-- START COLLECTED MATERIAL --

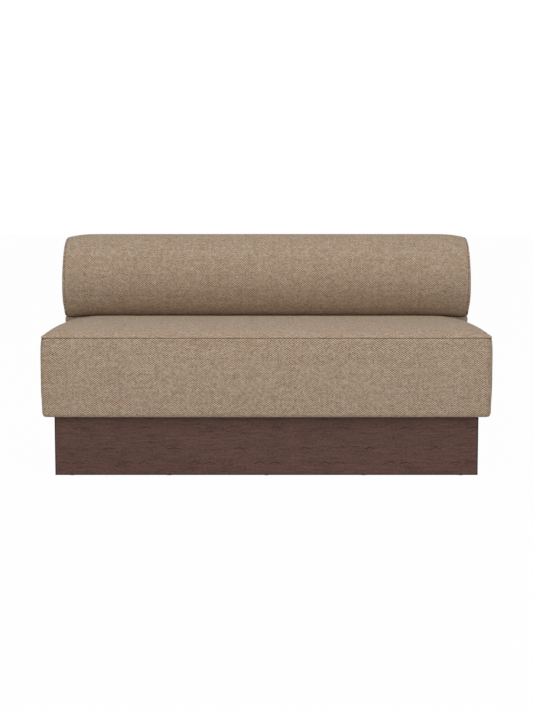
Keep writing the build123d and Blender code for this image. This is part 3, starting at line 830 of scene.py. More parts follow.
def round_corner(across, inward, radius):
    """Moves points in a corner square onto quarter rounds, keeping each one's depth from the edge."""
    u = np.clip(radius - across, 0.0, None)
    v = np.clip(radius - inward, 0.0, None)
    inside = (u > 0) & (v > 0)
    length = np.where(inside, np.hypot(u, v), 1.0)
    keep = np.where(inside, np.maximum(u, v) / np.maximum(length, TINY), 1.0)
    return np.where(inside, radius - u * keep, across), np.where(inside, radius - v * keep, inward)


print("crown:", round(float(crown(SEAT_HALF)) * 1000, 1), "mm over the seam at most")

# %% Height of the cushion from three distances
REAR_STEEPNESS = 0.35
REAR_SIDE_FALL = 0.20
FALL_ALONG = (0.30, 0.64)
FALL_INBOARD = (0.02, 0.12)
EDGE_BLEND = 10.0
EDGE_LEAST = 1e-5


def cushion_height(side, front, rear):
    """Height over the seam from how far the side, front and rear edges are, blended softly."""
    edges = [distance + EDGE_LEAST for distance in (side, front, rear / REAR_STEEPNESS)]
    height = crown(sum(edge**-EDGE_BLEND for edge in edges) ** (-1 / EDGE_BLEND))
    fall = REAR_SIDE_FALL * ramp(front, *FALL_ALONG) * (1.0 - ramp(side, *FALL_INBOARD))
    return height * (1.0 - fall)


print("the crown climbs", round(1 / REAR_STEEPNESS, 1), "times as steeply at the rear")

# %% Crowned top cushion
TOP_REAR = 0.2947
CUSHION_BASE = 0.3675
CUSHION_RIM = 0.0205
SEAM_GAP = 0.0004
DIP_LEAN = 0.02
REAR_CORNER = 0.006
EAR_SIZE = 0.007
EAR_OUT = 0.0035
EAR_HEIGHT = 0.006


def top_cushion():
    """The crowned cushion, from its front and side seams to the neck."""
    from_left = top_lines(2 * SEAT_HALF)
    from_front = top_lines(TOP_REAR - SEAT_FRONT, REAR_STEEPNESS)
    left, front = np.meshgrid(from_left, from_front)
    side = np.minimum(left, 2 * SEAT_HALF - left)
    rear = TOP_REAR - SEAT_FRONT - front
    nearest = np.minimum(np.minimum(side, front), rear / REAR_STEEPNESS)
    height = cushion_height(side, front, rear)
    surface = np.hypot(nearest, height)
    dip = seam_dip(surface, 1.0) * SEAM_DEPTH * (1.0 + RIPPLE_SHARE * ripple(left + front))
    side, front = round_corner(side, front, TOP_CORNER)
    side, rear_moved = round_corner(side, rear, REAR_CORNER)
    front = front + rear - rear_moved
    sign = np.where(left < SEAT_HALF, -1.0, 1.0)
    toward_side = np.clip(1.0 - side / DIP_LEAN, 0.0, 1.0)
    toward_front = np.clip(1.0 - front / DIP_LEAN, 0.0, 1.0)
    both = np.maximum(np.hypot(toward_side, toward_front), TINY)
    side = side + dip * toward_side / both
    front = front + dip * toward_front / both
    # Where two seams meet at a front corner the cloth is bunched, and hangs over them as a small ear.
    ear = EAR_OUT * np.exp(-(side**2 + front**2) / (2 * EAR_SIZE**2))
    ear = ear * np.clip(height / EAR_HEIGHT, 0.0, 1.0)
    x = sign * (SEAT_HALF - side + ear)
    y = SEAT_FRONT + front - ear
    forward = np.clip(1.0 - front / (TOP_REAR - SEAT_FRONT), 0.0, 1.0)
    x, y = x * (1.0 + side_bow(y) / SEAT_HALF), y - front_bow(x) * forward
    outer = np.stack([x, y, SEAM_HEIGHT + SEAM_GAP + height], axis=-1)
    depth = np.minimum(np.minimum(side, front), rear)
    low = np.where(depth < CUSHION_RIM, SEAM_HEIGHT, CUSHION_BASE)
    inner = np.stack([x, y, low], axis=-1)
    across = walk_length(outer[len(outer) // 2][:, [0, 2]])
    along = walk_length(outer[:, len(from_left) // 2][:, [1, 2]])
    flat = np.stack(np.meshgrid(across - across[-1] / 2, along - along[-1] / 2), axis=-1)
    skin = settle(outer, from_front, from_left, border(*outer.shape[:2]), flipped=True)
    return closed_pad("seat_top_cushion", skin, inner, flat)


seat_top = top_cushion()
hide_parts("seat_cover_top", "seat_wadding_top", "seat_foam_topper", "seat_foam_core")
print(seat_top.name, len(seat_top.data.vertices), "points")

# %% [markdown]
# The neck is a low strip that lifts the roll off the seat. Only its two ends show, just outside the
# crown, where they are boxed and swell a little. It is made of three pads, as it is sewn.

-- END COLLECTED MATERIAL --

• [REQUIRED WORK]
Reproduce all data above, unchanged.

• [RESPONSE TO THIS EXERCISE]
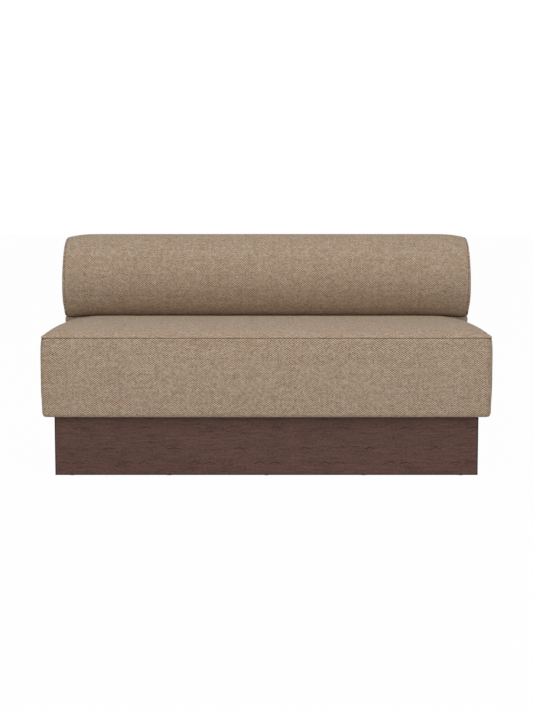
Keep writing the build123d and Blender code for this image. This is part 3, starting at line 830 of scene.py. More parts follow.
def round_corner(across, inward, radius):
    """Moves points in a corner square onto quarter rounds, keeping each one's depth from the edge."""
    u = np.clip(radius - across, 0.0, None)
    v = np.clip(radius - inward, 0.0, None)
    inside = (u > 0) & (v > 0)
    length = np.where(inside, np.hypot(u, v), 1.0)
    keep = np.where(inside, np.maximum(u, v) / np.maximum(length, TINY), 1.0)
    return np.where(inside, radius - u * keep, across), np.where(inside, radius - v * keep, inward)


print("crown:", round(float(crown(SEAT_HALF)) * 1000, 1), "mm over the seam at most")

# %% Height of the cushion from three distances
REAR_STEEPNESS = 0.35
REAR_SIDE_FALL = 0.20
FALL_ALONG = (0.30, 0.64)
FALL_INBOARD = (0.02, 0.12)
EDGE_BLEND = 10.0
EDGE_LEAST = 1e-5


def cushion_height(side, front, rear):
    """Height over the seam from how far the side, front and rear edges are, blended softly."""
    edges = [distance + EDGE_LEAST for distance in (side, front, rear / REAR_STEEPNESS)]
    height = crown(sum(edge**-EDGE_BLEND for edge in edges) ** (-1 / EDGE_BLEND))
    fall = REAR_SIDE_FALL * ramp(front, *FALL_ALONG) * (1.0 - ramp(side, *FALL_INBOARD))
    return height * (1.0 - fall)


print("the crown climbs", round(1 / REAR_STEEPNESS, 1), "times as steeply at the rear")

# %% Crowned top cushion
TOP_REAR = 0.2947
CUSHION_BASE = 0.3675
CUSHION_RIM = 0.0205
SEAM_GAP = 0.0004
DIP_LEAN = 0.02
REAR_CORNER = 0.006
EAR_SIZE = 0.007
EAR_OUT = 0.0035
EAR_HEIGHT = 0.006


def top_cushion():
    """The crowned cushion, from its front and side seams to the neck."""
    from_left = top_lines(2 * SEAT_HALF)
    from_front = top_lines(TOP_REAR - SEAT_FRONT, REAR_STEEPNESS)
    left, front = np.meshgrid(from_left, from_front)
    side = np.minimum(left, 2 * SEAT_HALF - left)
    rear = TOP_REAR - SEAT_FRONT - front
    nearest = np.minimum(np.minimum(side, front), rear / REAR_STEEPNESS)
    height = cushion_height(side, front, rear)
    surface = np.hypot(nearest, height)
    dip = seam_dip(surface, 1.0) * SEAM_DEPTH * (1.0 + RIPPLE_SHARE * ripple(left + front))
    side, front = round_corner(side, front, TOP_CORNER)
    side, rear_moved = round_corner(side, rear, REAR_CORNER)
    front = front + rear - rear_moved
    sign = np.where(left < SEAT_HALF, -1.0, 1.0)
    toward_side = np.clip(1.0 - side / DIP_LEAN, 0.0, 1.0)
    toward_front = np.clip(1.0 - front / DIP_LEAN, 0.0, 1.0)
    both = np.maximum(np.hypot(toward_side, toward_front), TINY)
    side = side + dip * toward_side / both
    front = front + dip * toward_front / both
    # Where two seams meet at a front corner the cloth is bunched, and hangs over them as a small ear.
    ear = EAR_OUT * np.exp(-(side**2 + front**2) / (2 * EAR_SIZE**2))
    ear = ear * np.clip(height / EAR_HEIGHT, 0.0, 1.0)
    x = sign * (SEAT_HALF - side + ear)
    y = SEAT_FRONT + front - ear
    forward = np.clip(1.0 - front / (TOP_REAR - SEAT_FRONT), 0.0, 1.0)
    x, y = x * (1.0 + side_bow(y) / SEAT_HALF), y - front_bow(x) * forward
    outer = np.stack([x, y, SEAM_HEIGHT + SEAM_GAP + height], axis=-1)
    depth = np.minimum(np.minimum(side, front), rear)
    low = np.where(depth < CUSHION_RIM, SEAM_HEIGHT, CUSHION_BASE)
    inner = np.stack([x, y, low], axis=-1)
    across = walk_length(outer[len(outer) // 2][:, [0, 2]])
    along = walk_length(outer[:, len(from_left) // 2][:, [1, 2]])
    flat = np.stack(np.meshgrid(across - across[-1] / 2, along - along[-1] / 2), axis=-1)
    skin = settle(outer, from_front, from_left, border(*outer.shape[:2]), flipped=True)
    return closed_pad("seat_top_cushion", skin, inner, flat)


seat_top = top_cushion()
hide_parts("seat_cover_top", "seat_wadding_top", "seat_foam_topper", "seat_foam_core")
print(seat_top.name, len(seat_top.data.vertices), "points")

# %% [markdown]
# The neck is a low strip that lifts the roll off the seat. Only its two ends show, just outside the
# crown, where they are boxed and swell a little. It is made of three pads, as it is sewn.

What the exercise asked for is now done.